Screenwriters have started to adapt to this in recent times. I don't have a TV at home (following James Clear's advice to make the habits you don't want to do harder to do) but I was travelling recently with my brother to Chicago to visit family. Whilst we were there, someone had the TV on and my brother (who also doesn't have a TV) commented that he thought the dialogue was the worst he'd heard in a long time. "Everything is so over acted, so dramatic!"
I explained to him that that's on purpose. The context for TV watching has changed. Screenwriters understand that people no longer watch TV on its own—they're on their phones as well, maybe even on their laptops and phones. To compensate, they've made the dialogue and plot lines explicit and over the top so that you can follow with minimal effort. Context changes, and they change with it.

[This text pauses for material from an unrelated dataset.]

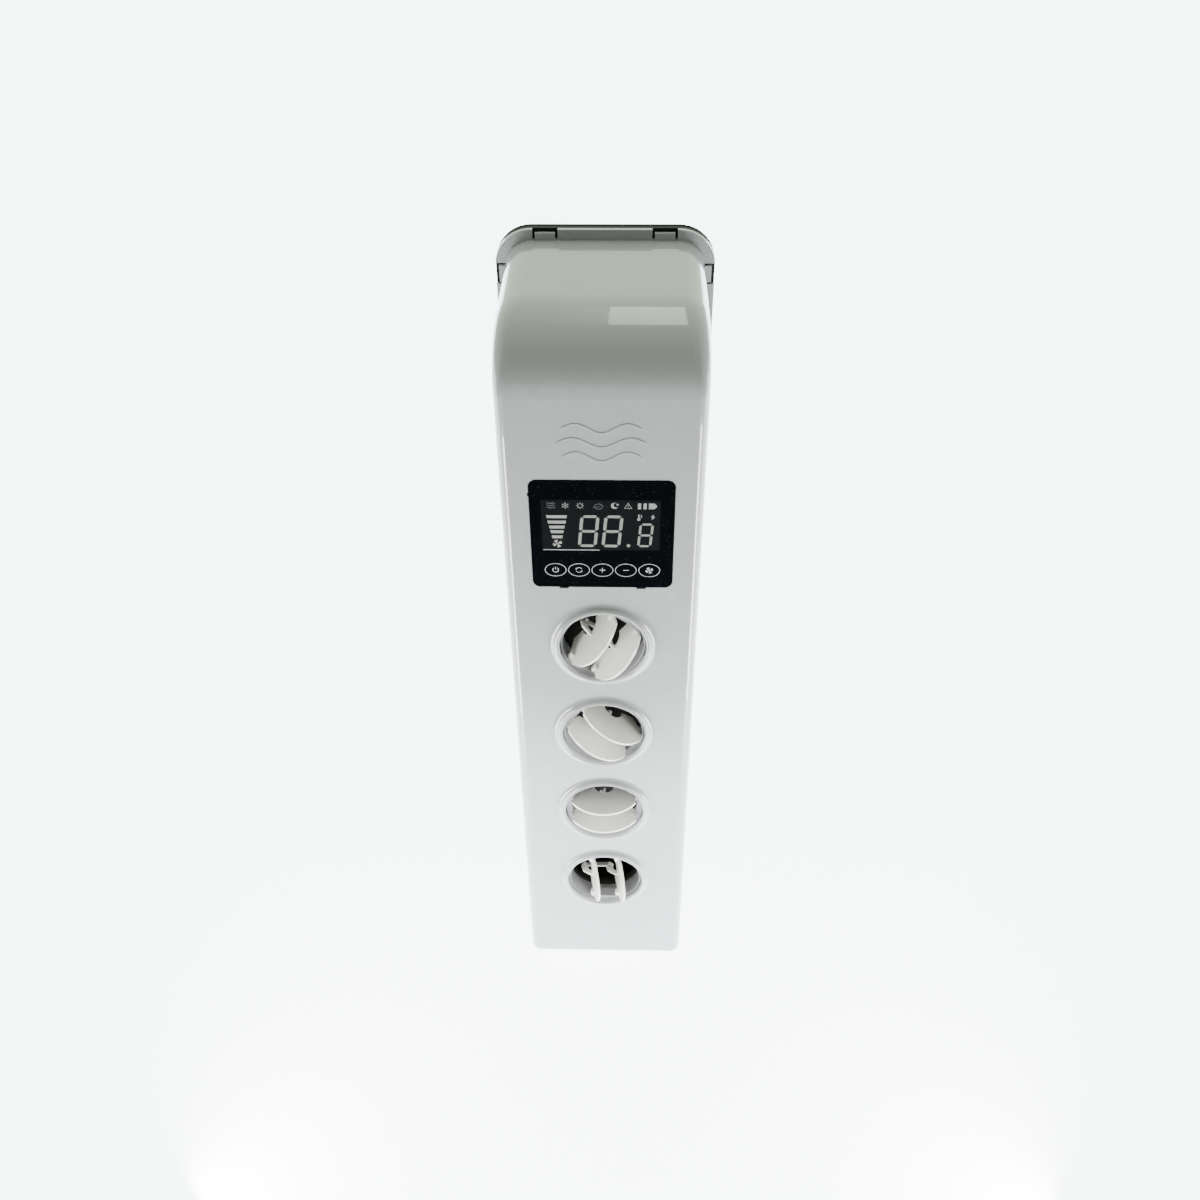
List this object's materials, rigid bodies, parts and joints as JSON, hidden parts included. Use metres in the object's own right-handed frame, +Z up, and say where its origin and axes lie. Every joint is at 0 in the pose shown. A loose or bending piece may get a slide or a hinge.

That's why it kills me when a speaker gets up at a conference and starts to launch into a wildly complex keynote—literally one guy is following you and the rest have all spaced out. The context of a keynote doesn't allow for the exploration of complex ideas. Have you ever watched a TED talk? They're about one thing for this exact reason. If you're mildly paying attention, you get the idea in the first five minutes and can save yourself the other thirteen.
It's because of the medium—the context. Think of the last deep thing you read—a paper, a book, whatever. You probably sat down and put aside time to deeply focus on. You're able to go back and reference things you didn't understand or remember. Live speeches are not like that—if you space out for a few minutes, you can't just go back to the top of the page and re-read, so the message has to be that much simpler and easier to digest.
Have something to say, by all means. Sell something. Have big ideas. Sit down for that difficult conversation. But for God's sake, remember context. You can't defeat it, just like you can't go floating off to the moon. It will take over everything, it will warp your message, it will break your heart. Godspeed to you.